Task material:
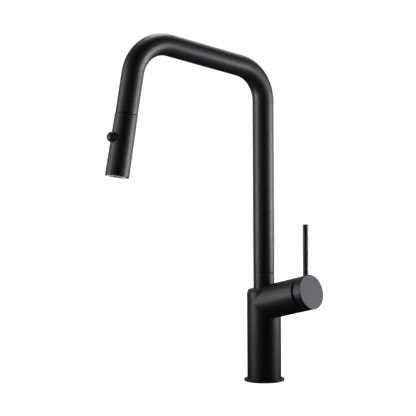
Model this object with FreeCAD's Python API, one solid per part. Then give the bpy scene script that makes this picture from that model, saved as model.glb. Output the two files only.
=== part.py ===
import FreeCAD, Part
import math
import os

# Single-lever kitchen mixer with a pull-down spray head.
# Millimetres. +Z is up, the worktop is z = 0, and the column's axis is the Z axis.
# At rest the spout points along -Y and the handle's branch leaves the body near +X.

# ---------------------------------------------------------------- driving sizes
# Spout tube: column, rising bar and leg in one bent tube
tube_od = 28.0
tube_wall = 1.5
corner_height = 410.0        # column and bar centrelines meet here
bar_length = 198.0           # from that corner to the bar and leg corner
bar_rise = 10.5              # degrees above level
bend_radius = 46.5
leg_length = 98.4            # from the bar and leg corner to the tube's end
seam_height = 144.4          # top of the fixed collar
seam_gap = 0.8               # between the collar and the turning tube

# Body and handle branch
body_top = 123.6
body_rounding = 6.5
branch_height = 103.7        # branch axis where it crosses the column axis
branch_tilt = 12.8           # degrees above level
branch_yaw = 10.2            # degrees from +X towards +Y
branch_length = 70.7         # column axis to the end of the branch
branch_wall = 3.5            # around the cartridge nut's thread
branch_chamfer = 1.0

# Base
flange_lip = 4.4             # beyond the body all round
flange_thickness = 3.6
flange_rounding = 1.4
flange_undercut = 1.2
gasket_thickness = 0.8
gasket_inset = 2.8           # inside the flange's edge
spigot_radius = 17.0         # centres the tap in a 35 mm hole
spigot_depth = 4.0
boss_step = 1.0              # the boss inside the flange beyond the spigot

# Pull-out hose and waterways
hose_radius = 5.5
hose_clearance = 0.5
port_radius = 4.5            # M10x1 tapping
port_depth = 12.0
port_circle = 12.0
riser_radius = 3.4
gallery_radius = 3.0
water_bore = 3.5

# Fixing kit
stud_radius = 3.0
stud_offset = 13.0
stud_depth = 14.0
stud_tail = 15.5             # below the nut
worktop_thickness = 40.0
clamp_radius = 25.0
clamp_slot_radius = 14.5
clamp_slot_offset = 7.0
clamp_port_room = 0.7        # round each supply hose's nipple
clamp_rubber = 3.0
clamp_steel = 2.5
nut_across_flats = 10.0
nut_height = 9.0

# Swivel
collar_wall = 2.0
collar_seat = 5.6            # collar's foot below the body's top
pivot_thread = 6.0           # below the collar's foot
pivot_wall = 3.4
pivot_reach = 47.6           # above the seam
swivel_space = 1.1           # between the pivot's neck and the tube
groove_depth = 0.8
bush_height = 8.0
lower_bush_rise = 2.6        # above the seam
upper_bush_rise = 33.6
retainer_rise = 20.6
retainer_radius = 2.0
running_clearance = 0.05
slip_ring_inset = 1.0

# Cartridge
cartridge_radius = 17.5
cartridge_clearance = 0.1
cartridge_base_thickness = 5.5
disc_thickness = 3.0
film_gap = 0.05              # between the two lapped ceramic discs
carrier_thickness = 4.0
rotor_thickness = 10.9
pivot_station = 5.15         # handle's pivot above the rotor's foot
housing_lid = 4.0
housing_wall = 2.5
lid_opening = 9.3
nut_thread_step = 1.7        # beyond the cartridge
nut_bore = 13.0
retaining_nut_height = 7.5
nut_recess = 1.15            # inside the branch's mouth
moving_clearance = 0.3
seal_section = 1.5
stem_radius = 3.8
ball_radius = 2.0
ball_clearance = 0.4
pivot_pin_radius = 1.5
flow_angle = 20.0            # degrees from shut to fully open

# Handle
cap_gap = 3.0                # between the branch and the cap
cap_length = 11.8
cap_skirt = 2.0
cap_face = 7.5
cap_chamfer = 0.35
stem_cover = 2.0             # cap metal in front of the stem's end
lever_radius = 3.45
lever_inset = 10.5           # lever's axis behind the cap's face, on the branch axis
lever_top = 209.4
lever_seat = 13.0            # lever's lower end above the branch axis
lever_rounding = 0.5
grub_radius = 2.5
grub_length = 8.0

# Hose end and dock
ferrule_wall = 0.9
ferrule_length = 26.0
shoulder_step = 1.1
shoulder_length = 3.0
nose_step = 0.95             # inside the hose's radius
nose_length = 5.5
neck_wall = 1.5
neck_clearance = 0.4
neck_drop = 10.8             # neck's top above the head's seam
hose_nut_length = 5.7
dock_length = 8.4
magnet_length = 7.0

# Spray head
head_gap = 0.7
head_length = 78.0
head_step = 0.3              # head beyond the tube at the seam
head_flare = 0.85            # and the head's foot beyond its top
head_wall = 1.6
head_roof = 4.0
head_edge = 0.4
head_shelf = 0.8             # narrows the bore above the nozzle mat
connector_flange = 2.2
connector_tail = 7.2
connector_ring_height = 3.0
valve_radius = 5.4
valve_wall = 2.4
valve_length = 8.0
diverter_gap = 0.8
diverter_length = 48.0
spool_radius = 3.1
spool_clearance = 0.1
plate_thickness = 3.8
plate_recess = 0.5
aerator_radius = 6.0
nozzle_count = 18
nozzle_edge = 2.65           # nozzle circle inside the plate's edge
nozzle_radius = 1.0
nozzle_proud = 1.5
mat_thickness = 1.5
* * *
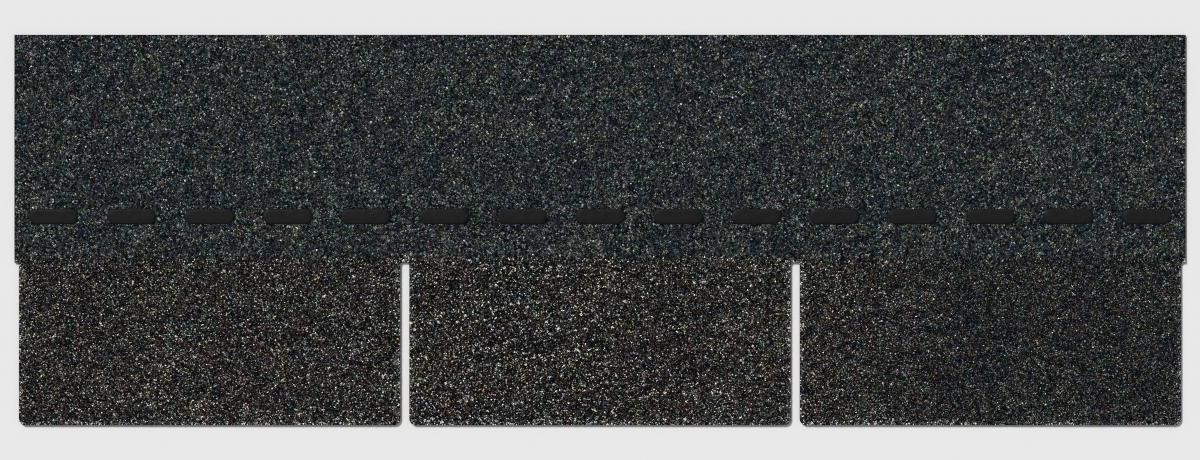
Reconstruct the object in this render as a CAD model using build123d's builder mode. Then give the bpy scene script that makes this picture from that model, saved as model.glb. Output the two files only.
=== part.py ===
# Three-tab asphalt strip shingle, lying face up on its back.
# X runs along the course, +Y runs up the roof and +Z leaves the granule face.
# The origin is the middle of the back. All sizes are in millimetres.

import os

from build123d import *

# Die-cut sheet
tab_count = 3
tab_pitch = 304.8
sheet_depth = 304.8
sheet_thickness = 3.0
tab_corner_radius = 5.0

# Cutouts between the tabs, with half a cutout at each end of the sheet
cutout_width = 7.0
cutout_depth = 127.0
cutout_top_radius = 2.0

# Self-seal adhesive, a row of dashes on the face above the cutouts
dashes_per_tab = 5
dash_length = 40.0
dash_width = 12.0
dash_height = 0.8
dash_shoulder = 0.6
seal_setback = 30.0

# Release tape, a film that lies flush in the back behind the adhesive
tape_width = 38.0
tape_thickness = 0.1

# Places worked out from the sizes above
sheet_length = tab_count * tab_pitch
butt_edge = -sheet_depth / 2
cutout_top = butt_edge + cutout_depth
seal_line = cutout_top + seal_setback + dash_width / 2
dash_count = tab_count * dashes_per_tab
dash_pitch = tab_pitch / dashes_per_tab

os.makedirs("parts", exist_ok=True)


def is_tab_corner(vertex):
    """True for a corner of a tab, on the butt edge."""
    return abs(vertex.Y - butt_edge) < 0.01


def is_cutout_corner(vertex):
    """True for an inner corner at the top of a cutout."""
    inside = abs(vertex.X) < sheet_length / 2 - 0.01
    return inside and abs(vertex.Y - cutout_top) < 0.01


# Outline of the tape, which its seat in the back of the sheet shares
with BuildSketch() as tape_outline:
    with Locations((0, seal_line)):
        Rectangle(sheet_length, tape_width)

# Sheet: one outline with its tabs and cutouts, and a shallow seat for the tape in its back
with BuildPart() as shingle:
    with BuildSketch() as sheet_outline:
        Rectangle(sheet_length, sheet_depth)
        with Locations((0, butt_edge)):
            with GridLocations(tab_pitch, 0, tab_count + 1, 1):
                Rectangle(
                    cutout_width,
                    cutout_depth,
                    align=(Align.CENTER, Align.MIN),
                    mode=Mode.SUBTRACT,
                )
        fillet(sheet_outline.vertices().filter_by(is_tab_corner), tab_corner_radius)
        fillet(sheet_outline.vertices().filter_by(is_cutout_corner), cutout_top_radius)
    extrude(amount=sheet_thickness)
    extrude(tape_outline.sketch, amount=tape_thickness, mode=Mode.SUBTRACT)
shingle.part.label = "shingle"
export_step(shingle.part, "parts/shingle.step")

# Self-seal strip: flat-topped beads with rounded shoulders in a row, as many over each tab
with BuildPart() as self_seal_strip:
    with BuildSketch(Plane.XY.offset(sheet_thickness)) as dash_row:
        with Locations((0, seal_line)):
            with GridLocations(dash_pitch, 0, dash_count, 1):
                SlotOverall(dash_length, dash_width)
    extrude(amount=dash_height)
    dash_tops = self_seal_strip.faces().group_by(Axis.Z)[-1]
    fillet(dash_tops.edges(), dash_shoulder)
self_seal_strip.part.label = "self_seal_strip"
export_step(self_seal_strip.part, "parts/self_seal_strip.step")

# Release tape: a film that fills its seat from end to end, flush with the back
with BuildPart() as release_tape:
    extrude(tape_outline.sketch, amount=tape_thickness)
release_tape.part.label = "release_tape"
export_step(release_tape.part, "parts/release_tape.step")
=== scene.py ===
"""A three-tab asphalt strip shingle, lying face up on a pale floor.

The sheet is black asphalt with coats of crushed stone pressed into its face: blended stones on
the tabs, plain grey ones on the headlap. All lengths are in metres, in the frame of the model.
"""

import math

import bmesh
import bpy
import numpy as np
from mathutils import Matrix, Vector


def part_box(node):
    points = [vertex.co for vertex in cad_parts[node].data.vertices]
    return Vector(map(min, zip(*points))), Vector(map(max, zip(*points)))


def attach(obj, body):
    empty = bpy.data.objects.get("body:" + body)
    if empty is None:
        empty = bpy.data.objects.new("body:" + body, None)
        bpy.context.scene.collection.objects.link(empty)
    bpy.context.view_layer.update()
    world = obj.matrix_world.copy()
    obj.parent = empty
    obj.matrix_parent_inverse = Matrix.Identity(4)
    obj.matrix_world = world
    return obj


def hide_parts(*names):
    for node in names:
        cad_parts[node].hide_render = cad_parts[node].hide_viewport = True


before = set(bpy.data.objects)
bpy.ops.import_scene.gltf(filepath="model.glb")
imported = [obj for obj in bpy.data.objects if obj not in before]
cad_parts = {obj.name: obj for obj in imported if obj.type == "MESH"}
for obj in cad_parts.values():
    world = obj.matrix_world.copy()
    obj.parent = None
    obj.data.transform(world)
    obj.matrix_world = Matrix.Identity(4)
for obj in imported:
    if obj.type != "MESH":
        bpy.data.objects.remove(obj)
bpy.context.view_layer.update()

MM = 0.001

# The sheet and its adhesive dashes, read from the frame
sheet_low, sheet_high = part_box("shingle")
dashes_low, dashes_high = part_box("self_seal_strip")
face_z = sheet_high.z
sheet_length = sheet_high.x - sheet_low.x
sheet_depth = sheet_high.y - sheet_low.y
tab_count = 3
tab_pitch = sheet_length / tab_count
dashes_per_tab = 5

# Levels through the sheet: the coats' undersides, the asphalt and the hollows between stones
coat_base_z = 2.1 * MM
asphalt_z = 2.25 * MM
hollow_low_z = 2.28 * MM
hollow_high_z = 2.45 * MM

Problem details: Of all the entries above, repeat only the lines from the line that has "# Release tape: a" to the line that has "cad_parts[node].hide_render = cad_parts[node].hide_viewport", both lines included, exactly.

Written response:
# Release tape: a film that fills its seat from end to end, flush with the back
with BuildPart() as release_tape:
    extrude(tape_outline.sketch, amount=tape_thickness)
release_tape.part.label = "release_tape"
export_step(release_tape.part, "parts/release_tape.step")
=== scene.py ===
"""A three-tab asphalt strip shingle, lying face up on a pale floor.

The sheet is black asphalt with coats of crushed stone pressed into its face: blended stones on
the tabs, plain grey ones on the headlap. All lengths are in metres, in the frame of the model.
"""

import math

import bmesh
import bpy
import numpy as np
from mathutils import Matrix, Vector


def part_box(node):
    points = [vertex.co for vertex in cad_parts[node].data.vertices]
    return Vector(map(min, zip(*points))), Vector(map(max, zip(*points)))


def attach(obj, body):
    empty = bpy.data.objects.get("body:" + body)
    if empty is None:
        empty = bpy.data.objects.new("body:" + body, None)
        bpy.context.scene.collection.objects.link(empty)
    bpy.context.view_layer.update()
    world = obj.matrix_world.copy()
    obj.parent = empty
    obj.matrix_parent_inverse = Matrix.Identity(4)
    obj.matrix_world = world
    return obj


def hide_parts(*names):
    for node in names:
        cad_parts[node].hide_render = cad_parts[node].hide_viewport = True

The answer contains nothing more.